In the witness box, however, Mr Baxter told defence counsel Barry White SC, he could not positively identify Edward ‘Blondie’ Stokes as one of his alleged assailants.

He said he had been drinking for the entire week running up to the incident and despite having made an initial statement of complaint, his efforts to retract it came up short.

Mr Baxter subsequently filed an affidavit to a Kildare law firm in September 2019.

In that sworn document, he stated he couldn’t “confirm categorically” the alleged suspects identified by him in his initial garda statement were those responsible for the attack on him.

A former Longford-based garda, Sgt Ollie Walsh, told the court how he was able to identify Mr Stokes on CCTV footage carrying out the attack within seconds of viewing the recording.
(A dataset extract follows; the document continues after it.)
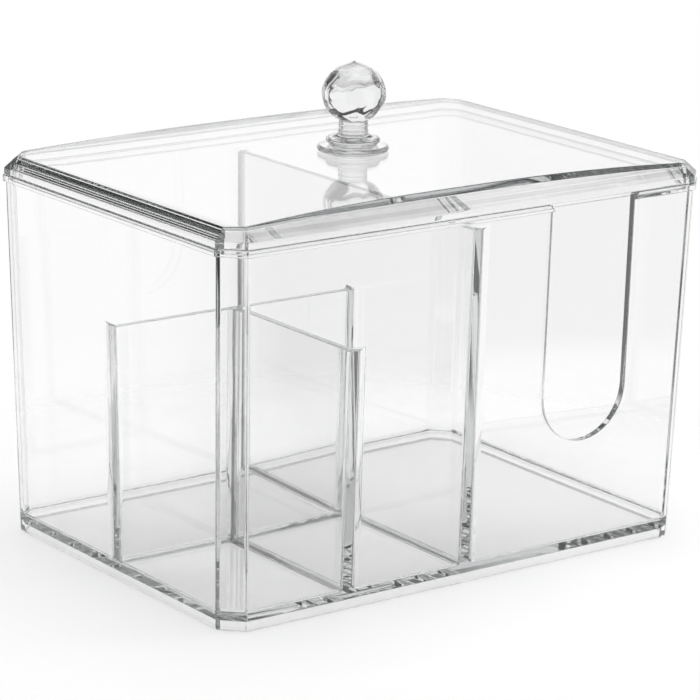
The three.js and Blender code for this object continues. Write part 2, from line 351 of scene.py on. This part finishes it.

Barry White, SC, defending, said Sgt Walsh had been simply mistaken in identifying his client as being one of the men captured on CCTV, a claim which was flatly denied by the garda.

The trial also heard details of how a still taken from CCTV footage appeared to match a photograph taken of Mr Stokes’ inner forearm showing the tattoo carrying the name ‘Stokes’.

That, the trial, heard, had been etched onto Mr Stokes’ arm prior to the October 7 incident.

Mr Stokes was remanded in custody for the purposes of sentencing to a sitting of Longford Circuit Criminal Court on Friday.